**Task directions**
Copy these lines exactly and nothing else: from the line holding "ridge.translate(V(0, CORE_HALF +" to the line holding "SENSOR_WIDTH = 36", both lines included.

**Extracted data entries**
━━━━━━━━━━
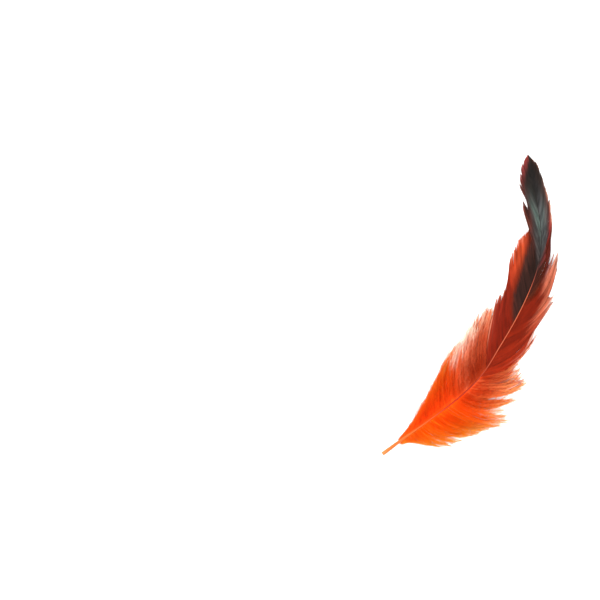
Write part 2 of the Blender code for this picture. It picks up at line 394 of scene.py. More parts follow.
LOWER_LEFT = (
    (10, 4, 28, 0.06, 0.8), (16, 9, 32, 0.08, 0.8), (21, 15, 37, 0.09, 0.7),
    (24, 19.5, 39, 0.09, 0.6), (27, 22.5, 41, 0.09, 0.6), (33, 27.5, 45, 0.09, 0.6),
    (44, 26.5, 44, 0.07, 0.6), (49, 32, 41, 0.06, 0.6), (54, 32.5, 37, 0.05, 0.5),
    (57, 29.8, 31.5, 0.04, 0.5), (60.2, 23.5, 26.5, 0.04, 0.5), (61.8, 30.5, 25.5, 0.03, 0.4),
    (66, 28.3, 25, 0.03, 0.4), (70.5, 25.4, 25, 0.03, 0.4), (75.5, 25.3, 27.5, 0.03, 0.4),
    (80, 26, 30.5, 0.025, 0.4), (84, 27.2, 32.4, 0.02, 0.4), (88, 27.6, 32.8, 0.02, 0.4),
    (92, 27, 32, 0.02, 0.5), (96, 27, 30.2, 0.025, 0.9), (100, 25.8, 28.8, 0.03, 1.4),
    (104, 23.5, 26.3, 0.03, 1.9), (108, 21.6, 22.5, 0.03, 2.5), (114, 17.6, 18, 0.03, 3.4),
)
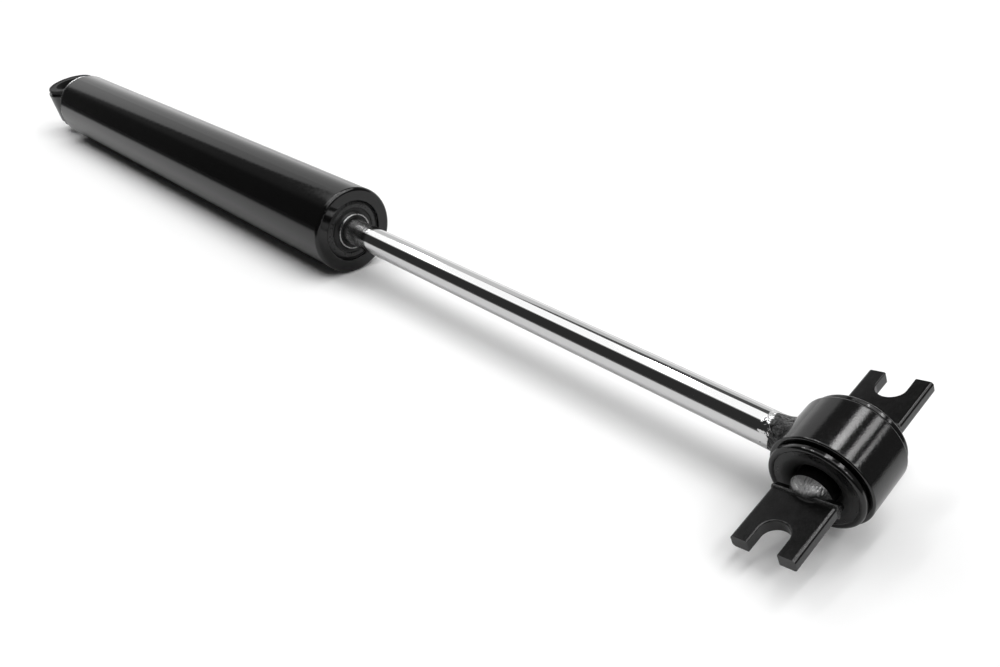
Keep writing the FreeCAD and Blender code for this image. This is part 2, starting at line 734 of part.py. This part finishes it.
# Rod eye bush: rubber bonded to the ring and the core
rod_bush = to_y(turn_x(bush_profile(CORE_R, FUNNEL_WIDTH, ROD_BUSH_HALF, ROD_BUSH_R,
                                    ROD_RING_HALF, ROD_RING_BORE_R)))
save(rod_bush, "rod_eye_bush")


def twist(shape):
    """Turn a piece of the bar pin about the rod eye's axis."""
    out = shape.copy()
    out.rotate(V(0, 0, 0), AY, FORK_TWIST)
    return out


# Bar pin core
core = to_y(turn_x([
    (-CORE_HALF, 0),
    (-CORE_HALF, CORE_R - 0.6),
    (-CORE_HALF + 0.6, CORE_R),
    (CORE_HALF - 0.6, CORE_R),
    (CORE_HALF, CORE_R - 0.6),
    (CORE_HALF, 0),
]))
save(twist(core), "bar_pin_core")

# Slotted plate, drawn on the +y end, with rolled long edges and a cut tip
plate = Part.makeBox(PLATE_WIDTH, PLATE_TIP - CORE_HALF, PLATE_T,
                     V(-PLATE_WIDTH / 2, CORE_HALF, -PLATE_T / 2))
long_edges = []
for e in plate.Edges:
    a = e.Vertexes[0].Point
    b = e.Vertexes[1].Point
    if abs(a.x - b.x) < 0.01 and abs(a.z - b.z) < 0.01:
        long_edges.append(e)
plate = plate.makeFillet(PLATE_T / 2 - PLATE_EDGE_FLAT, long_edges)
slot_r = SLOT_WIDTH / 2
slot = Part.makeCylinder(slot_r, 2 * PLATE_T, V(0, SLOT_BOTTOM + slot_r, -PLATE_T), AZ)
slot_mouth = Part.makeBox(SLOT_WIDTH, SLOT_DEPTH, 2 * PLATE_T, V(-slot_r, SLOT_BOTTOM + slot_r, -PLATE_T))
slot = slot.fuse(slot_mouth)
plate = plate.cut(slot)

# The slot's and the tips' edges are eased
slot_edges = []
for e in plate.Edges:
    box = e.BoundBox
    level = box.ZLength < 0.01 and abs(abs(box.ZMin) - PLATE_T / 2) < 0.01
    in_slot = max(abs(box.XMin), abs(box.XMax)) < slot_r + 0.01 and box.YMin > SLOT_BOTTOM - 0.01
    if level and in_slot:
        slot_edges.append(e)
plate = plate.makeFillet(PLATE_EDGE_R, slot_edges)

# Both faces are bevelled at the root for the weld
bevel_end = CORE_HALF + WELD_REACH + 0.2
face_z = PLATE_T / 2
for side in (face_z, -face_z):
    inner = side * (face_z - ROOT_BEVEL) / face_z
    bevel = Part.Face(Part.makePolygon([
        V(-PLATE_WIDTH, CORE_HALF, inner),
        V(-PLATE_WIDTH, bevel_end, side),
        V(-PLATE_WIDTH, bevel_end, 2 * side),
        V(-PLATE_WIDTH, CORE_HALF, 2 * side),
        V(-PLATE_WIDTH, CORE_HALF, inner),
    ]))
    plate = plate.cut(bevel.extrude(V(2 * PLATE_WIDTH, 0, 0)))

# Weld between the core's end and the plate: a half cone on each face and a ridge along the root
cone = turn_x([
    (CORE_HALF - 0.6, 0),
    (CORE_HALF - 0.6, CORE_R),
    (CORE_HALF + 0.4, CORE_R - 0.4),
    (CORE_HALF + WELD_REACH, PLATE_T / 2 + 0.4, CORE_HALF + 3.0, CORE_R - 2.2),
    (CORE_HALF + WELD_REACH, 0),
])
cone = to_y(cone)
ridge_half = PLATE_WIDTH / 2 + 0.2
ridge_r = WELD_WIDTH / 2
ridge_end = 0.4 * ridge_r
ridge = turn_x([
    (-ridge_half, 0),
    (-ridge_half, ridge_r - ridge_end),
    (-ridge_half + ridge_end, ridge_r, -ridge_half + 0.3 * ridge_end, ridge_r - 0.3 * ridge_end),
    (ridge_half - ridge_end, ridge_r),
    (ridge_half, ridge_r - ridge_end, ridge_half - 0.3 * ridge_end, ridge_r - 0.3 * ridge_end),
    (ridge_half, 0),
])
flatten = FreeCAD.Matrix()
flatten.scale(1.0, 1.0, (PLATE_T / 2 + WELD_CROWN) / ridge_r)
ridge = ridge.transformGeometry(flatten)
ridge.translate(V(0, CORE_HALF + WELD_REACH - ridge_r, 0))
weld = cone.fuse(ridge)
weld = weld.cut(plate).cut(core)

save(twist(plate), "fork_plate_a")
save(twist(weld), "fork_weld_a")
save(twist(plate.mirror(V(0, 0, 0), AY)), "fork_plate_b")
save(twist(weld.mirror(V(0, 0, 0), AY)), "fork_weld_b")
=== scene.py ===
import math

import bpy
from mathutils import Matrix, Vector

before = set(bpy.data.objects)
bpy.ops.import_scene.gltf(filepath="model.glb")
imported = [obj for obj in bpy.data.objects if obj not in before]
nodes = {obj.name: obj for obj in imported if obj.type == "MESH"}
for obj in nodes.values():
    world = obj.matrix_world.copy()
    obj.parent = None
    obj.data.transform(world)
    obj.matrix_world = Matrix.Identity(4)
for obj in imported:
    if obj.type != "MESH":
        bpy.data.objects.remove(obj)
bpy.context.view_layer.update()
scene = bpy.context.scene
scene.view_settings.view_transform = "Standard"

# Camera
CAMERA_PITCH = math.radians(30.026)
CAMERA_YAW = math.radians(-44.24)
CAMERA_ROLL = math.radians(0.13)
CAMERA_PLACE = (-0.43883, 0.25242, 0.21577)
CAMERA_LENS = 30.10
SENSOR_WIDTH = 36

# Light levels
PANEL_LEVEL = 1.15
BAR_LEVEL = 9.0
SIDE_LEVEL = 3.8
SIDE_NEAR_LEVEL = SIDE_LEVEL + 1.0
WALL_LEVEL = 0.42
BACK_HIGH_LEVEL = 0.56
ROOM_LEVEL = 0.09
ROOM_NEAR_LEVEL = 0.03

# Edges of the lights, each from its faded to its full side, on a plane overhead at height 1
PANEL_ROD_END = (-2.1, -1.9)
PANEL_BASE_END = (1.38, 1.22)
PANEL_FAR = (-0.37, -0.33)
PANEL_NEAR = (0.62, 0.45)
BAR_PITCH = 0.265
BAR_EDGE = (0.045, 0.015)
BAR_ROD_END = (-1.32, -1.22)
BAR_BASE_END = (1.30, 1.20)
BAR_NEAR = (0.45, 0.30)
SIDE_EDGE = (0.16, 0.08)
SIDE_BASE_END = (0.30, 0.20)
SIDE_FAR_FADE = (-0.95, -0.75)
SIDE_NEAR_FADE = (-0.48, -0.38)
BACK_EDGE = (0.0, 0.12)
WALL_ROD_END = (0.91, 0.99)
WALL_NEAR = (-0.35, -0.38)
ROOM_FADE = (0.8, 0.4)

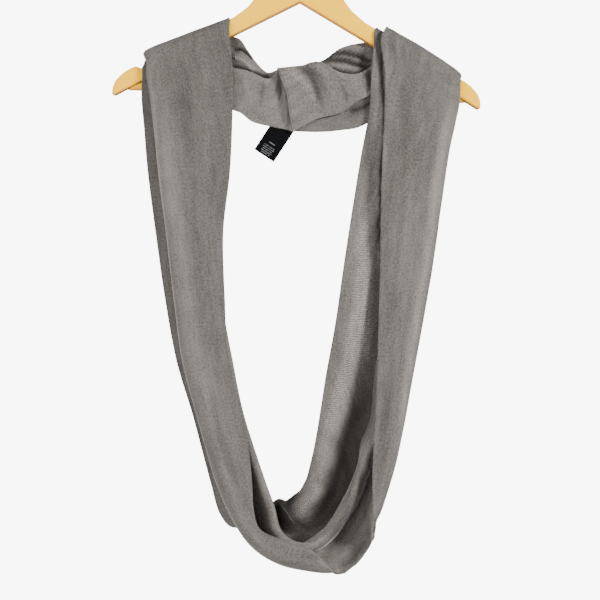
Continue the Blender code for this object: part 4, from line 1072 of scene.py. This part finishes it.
━━━━━━━━━━
**Response for this exercise**
ridge.translate(V(0, CORE_HALF + WELD_REACH - ridge_r, 0))
weld = cone.fuse(ridge)
weld = weld.cut(plate).cut(core)

save(twist(plate), "fork_plate_a")
save(twist(weld), "fork_weld_a")
save(twist(plate.mirror(V(0, 0, 0), AY)), "fork_plate_b")
save(twist(weld.mirror(V(0, 0, 0), AY)), "fork_weld_b")
=== scene.py ===
import math

import bpy
from mathutils import Matrix, Vector

before = set(bpy.data.objects)
bpy.ops.import_scene.gltf(filepath="model.glb")
imported = [obj for obj in bpy.data.objects if obj not in before]
nodes = {obj.name: obj for obj in imported if obj.type == "MESH"}
for obj in nodes.values():
    world = obj.matrix_world.copy()
    obj.parent = None
    obj.data.transform(world)
    obj.matrix_world = Matrix.Identity(4)
for obj in imported:
    if obj.type != "MESH":
        bpy.data.objects.remove(obj)
bpy.context.view_layer.update()
scene = bpy.context.scene
scene.view_settings.view_transform = "Standard"

# Camera
CAMERA_PITCH = math.radians(30.026)
CAMERA_YAW = math.radians(-44.24)
CAMERA_ROLL = math.radians(0.13)
CAMERA_PLACE = (-0.43883, 0.25242, 0.21577)
CAMERA_LENS = 30.10
SENSOR_WIDTH = 36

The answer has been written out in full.